Moran agreed. “It does mark sort of a turning point in this long history of being unwilling to hold police officers accountable,” she said. “I think that what happened yesterday was appropriate accountability, or you could call it justice, but…. We have much bigger problems with policing than one criminal case can solve.” 

“The fact that someone who committed a pretty obvious murder on video in front of the world gets convicted, it’s important, it’s necessary, but it doesn’t necessarily speak to how we move forward from here," she added.  

Petry agreed: ”This old pass card that police can do anything, and nothing will happen to them -- well, that pass card has been revoked.” 

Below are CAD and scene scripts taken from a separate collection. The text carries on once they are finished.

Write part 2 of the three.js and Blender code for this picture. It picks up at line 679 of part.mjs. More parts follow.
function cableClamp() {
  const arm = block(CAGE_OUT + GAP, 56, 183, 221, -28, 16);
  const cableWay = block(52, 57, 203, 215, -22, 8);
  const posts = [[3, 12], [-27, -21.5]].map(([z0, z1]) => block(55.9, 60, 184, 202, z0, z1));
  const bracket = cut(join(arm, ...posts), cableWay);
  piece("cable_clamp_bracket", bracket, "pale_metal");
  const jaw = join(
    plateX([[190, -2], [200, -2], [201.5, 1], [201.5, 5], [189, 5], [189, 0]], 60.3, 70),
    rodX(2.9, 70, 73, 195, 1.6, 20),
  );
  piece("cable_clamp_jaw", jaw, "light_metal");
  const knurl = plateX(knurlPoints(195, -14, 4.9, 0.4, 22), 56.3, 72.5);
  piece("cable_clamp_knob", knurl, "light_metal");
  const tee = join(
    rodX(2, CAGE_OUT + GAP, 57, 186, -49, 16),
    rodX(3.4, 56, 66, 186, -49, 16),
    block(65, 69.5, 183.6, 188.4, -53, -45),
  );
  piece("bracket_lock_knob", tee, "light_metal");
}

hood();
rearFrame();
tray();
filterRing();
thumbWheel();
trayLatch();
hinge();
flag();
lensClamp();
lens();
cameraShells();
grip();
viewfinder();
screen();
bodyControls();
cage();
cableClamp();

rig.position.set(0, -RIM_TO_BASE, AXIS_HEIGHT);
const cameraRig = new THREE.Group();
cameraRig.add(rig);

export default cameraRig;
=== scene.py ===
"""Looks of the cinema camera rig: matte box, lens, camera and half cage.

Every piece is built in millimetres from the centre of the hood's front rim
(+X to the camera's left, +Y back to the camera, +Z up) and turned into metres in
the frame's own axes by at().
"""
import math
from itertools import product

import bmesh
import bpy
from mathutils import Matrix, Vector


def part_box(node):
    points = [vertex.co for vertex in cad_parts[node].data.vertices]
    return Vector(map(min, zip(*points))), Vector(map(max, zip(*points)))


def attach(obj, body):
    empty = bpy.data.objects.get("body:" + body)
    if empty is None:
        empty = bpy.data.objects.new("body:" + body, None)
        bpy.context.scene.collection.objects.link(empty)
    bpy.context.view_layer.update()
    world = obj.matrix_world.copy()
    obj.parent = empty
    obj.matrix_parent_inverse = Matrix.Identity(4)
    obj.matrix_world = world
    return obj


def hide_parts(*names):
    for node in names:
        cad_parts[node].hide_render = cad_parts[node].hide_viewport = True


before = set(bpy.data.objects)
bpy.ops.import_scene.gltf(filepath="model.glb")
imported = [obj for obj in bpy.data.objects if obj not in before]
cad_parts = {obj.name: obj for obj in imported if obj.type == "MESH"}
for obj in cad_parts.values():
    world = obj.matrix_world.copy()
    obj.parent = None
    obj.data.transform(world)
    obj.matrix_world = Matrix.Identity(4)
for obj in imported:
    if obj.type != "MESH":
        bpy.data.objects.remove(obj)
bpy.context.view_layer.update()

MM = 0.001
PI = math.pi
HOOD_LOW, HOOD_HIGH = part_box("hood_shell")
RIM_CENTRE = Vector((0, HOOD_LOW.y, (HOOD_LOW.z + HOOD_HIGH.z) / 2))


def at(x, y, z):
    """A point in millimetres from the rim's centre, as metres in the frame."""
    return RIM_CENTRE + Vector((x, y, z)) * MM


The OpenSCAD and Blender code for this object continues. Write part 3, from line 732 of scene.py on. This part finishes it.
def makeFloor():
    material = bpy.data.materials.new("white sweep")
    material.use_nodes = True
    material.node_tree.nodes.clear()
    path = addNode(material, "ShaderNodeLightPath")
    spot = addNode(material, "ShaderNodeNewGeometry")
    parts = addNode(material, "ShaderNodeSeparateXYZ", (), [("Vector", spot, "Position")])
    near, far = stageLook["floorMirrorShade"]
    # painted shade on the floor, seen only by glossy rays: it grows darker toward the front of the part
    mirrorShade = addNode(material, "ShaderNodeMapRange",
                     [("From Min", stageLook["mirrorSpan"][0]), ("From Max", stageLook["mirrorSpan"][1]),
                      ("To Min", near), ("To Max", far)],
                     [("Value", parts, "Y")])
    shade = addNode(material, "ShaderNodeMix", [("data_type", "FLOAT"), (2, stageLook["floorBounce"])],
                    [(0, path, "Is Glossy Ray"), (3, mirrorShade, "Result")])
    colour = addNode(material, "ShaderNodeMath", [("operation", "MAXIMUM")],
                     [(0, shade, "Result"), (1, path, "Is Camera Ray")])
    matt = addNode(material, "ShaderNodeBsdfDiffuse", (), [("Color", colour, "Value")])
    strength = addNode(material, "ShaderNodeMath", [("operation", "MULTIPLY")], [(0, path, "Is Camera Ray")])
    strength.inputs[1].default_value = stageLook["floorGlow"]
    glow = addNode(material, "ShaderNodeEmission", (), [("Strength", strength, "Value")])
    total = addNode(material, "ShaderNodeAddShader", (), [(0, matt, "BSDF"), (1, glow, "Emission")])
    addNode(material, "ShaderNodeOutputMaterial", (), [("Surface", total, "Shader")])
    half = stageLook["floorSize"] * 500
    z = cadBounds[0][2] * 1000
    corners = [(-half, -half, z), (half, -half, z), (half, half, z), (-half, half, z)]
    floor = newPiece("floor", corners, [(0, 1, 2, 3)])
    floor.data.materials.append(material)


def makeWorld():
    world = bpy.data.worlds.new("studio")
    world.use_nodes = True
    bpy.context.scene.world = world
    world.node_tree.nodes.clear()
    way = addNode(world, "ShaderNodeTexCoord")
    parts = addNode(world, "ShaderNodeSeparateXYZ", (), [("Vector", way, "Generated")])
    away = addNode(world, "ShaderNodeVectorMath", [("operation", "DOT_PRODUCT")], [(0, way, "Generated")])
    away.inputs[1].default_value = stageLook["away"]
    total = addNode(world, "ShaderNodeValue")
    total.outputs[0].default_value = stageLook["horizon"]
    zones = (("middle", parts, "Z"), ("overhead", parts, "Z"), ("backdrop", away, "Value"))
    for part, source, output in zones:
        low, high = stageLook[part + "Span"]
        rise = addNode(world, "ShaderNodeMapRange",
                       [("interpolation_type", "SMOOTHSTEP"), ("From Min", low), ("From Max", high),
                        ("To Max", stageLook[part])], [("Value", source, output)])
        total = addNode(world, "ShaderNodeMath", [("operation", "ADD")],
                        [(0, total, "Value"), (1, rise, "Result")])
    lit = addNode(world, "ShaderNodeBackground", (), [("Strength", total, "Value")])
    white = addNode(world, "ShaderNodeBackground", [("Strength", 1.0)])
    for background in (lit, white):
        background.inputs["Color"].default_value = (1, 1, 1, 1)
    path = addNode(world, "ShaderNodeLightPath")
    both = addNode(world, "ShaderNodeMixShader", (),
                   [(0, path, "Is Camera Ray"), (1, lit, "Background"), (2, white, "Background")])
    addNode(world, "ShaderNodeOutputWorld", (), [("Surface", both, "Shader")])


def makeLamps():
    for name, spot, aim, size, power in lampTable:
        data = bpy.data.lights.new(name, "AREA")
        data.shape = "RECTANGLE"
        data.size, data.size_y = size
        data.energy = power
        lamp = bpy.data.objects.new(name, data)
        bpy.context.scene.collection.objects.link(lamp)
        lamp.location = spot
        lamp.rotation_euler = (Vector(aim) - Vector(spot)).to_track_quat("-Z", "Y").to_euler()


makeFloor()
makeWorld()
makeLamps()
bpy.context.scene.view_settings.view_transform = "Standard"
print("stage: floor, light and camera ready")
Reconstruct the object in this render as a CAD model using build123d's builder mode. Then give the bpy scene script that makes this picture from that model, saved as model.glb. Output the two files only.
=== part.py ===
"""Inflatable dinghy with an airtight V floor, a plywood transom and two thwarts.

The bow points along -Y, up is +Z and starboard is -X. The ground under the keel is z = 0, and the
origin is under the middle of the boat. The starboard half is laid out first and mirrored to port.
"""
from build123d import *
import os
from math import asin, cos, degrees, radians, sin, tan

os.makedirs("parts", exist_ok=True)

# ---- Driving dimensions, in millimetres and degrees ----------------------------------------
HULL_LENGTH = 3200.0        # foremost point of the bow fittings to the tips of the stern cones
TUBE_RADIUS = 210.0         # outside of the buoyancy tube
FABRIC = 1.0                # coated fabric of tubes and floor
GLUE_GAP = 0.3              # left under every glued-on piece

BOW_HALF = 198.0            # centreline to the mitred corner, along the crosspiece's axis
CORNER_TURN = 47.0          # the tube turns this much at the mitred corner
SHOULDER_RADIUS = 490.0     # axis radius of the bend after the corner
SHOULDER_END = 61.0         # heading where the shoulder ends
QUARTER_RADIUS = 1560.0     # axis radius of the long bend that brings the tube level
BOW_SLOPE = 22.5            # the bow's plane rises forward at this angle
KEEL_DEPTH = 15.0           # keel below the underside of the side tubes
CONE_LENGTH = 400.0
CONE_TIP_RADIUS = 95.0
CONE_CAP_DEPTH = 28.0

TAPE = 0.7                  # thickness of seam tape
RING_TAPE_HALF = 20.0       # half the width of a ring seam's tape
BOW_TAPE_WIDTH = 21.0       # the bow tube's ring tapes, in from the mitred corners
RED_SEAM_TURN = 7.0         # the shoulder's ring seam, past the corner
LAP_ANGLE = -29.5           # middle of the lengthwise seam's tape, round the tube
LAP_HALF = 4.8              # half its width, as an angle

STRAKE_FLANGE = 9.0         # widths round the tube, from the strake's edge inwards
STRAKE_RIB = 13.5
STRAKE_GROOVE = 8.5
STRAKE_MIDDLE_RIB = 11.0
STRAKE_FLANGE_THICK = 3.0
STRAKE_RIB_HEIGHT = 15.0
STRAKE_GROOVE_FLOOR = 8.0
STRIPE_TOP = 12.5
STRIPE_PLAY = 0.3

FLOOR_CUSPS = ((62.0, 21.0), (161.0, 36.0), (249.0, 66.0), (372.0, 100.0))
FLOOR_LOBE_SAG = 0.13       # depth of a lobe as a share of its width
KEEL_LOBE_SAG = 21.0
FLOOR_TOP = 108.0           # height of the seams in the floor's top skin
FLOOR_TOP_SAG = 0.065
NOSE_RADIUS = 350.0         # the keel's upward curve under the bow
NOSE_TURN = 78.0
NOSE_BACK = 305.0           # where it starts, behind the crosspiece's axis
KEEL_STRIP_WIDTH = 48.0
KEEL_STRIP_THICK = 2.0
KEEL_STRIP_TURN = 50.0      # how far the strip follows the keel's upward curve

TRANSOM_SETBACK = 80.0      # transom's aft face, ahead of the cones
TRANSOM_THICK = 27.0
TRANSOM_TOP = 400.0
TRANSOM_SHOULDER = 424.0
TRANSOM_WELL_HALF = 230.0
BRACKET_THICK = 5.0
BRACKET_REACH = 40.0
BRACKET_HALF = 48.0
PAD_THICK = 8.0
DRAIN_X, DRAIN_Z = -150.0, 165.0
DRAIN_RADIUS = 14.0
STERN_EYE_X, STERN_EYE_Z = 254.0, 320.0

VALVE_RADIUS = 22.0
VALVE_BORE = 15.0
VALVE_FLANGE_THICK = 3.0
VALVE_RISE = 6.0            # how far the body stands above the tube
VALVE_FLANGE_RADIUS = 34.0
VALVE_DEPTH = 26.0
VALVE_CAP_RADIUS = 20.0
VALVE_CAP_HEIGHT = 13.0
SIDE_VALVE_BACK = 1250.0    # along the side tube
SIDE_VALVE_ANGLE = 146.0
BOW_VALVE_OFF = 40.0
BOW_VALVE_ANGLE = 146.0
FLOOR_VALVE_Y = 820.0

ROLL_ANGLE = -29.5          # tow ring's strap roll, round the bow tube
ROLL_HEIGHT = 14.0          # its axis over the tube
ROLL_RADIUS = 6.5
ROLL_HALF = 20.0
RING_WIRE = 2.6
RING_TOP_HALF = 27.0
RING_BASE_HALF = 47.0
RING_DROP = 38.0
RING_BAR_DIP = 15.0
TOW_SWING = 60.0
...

He also waxed philosophical, drawing a line between what he thought would happen and what he hoped would. “My hope is that this conviction does serve as a turning point," Petry said. "And there’s another thing that I hope really comes out of this, and we’ll see if this occurs -- but if you watched the testimony of Dr. [Martin] Tobin, that testimony could be a masterclass for police departments across the country for the dangers of using the prone position.” 

As someone who had also defended and built relationships with police officers, he said, he also hoped for a change in the culture of policing, locally and nationally. He pointed to a longstanding issue at the MPD of longtime union leader Bob Kroll dictating practice in opposition to the policy made by a series of shorter-lived police chiefs. “I’m hopeful that this time around might be a little bit different, with Kroll stepping aside and with Rondo being the chief,” he said, using a local nickname for MPD Chief Medaria Arradondo. 

He didn’t put much credence in discussions of defunding or disbanding the department, though: “We need the police. We just need good police, and we need a culture inside the organization that allows good police to be good police, and to hold police accountable when they start to go off the rails.”